* START DATASET SECTION *

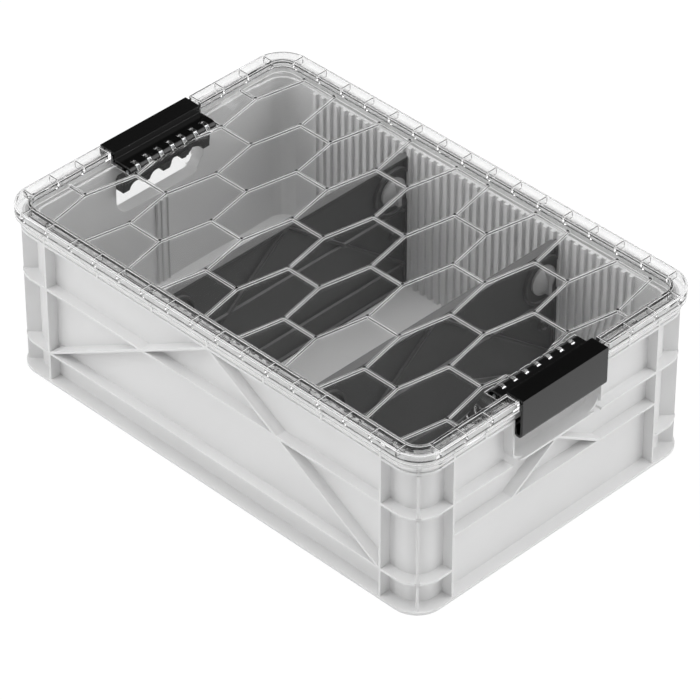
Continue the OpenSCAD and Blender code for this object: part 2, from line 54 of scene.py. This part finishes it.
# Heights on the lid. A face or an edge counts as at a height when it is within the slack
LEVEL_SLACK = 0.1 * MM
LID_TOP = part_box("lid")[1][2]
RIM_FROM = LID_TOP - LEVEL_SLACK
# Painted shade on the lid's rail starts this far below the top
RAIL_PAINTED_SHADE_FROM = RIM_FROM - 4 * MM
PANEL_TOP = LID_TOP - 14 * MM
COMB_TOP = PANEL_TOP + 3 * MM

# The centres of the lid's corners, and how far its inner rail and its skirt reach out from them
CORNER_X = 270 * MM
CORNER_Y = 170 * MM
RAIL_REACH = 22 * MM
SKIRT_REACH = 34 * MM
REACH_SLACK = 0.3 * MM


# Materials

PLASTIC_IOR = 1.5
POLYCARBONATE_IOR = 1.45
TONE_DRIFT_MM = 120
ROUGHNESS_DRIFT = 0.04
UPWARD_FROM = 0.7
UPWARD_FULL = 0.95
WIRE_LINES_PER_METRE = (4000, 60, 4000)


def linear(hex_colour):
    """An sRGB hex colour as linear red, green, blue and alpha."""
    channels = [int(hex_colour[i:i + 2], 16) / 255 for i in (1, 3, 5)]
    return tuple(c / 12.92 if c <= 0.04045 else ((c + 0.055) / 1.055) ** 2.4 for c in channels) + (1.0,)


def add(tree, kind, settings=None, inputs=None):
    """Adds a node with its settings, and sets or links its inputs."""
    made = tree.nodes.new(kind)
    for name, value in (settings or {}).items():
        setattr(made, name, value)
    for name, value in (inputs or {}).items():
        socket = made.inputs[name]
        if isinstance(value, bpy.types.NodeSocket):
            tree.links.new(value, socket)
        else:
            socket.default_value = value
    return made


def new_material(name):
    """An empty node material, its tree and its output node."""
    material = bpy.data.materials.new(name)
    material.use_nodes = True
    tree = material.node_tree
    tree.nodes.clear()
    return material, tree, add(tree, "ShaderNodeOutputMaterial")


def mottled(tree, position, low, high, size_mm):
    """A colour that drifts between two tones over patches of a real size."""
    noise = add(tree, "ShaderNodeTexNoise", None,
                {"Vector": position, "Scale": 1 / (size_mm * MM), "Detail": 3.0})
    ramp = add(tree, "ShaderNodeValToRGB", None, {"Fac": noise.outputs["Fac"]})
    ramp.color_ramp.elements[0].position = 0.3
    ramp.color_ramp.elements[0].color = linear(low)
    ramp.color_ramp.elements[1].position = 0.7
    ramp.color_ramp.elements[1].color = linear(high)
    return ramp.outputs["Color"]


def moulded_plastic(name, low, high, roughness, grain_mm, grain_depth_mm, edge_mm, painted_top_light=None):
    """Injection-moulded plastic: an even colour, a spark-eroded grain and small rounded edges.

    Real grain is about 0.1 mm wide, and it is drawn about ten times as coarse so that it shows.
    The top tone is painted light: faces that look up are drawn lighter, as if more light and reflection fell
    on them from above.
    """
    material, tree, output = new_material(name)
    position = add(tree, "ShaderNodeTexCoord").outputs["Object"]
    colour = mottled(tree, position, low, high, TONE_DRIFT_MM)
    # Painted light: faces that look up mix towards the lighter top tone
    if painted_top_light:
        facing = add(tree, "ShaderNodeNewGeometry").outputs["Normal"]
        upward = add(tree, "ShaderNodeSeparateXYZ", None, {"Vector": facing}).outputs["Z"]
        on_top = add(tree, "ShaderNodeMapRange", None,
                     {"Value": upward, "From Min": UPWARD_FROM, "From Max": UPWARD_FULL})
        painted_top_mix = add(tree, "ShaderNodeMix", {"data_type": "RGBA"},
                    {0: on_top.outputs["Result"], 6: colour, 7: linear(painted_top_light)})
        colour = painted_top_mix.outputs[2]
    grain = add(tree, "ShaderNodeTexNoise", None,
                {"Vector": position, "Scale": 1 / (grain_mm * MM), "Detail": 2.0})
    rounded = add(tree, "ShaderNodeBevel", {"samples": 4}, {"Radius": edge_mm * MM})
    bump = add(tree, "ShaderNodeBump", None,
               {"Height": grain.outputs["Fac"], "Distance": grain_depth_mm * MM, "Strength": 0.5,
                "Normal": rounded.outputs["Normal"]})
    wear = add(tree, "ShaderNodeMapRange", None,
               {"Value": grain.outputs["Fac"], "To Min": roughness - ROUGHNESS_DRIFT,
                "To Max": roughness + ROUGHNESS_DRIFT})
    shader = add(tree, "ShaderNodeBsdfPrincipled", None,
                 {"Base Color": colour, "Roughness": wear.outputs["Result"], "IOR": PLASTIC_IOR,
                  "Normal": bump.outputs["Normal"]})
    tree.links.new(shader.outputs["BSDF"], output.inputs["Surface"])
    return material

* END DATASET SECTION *

WRITTEN INSTRUCTION
Only the lines from the start of the data to the line holding "# Materials" are wanted; return them exactly, both ends included.

WRITTEN ANSWER
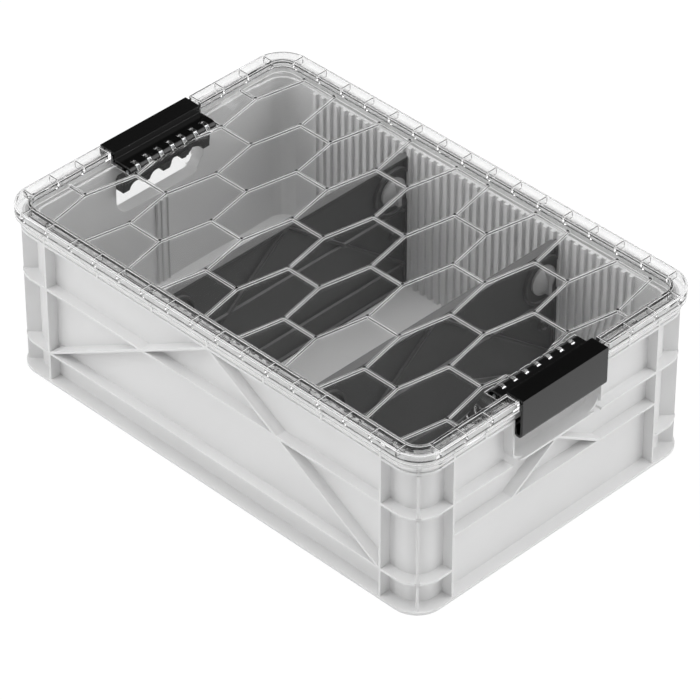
Continue the OpenSCAD and Blender code for this object: part 2, from line 54 of scene.py. This part finishes it.
# Heights on the lid. A face or an edge counts as at a height when it is within the slack
LEVEL_SLACK = 0.1 * MM
LID_TOP = part_box("lid")[1][2]
RIM_FROM = LID_TOP - LEVEL_SLACK
# Painted shade on the lid's rail starts this far below the top
RAIL_PAINTED_SHADE_FROM = RIM_FROM - 4 * MM
PANEL_TOP = LID_TOP - 14 * MM
COMB_TOP = PANEL_TOP + 3 * MM

# The centres of the lid's corners, and how far its inner rail and its skirt reach out from them
CORNER_X = 270 * MM
CORNER_Y = 170 * MM
RAIL_REACH = 22 * MM
SKIRT_REACH = 34 * MM
REACH_SLACK = 0.3 * MM


# Materials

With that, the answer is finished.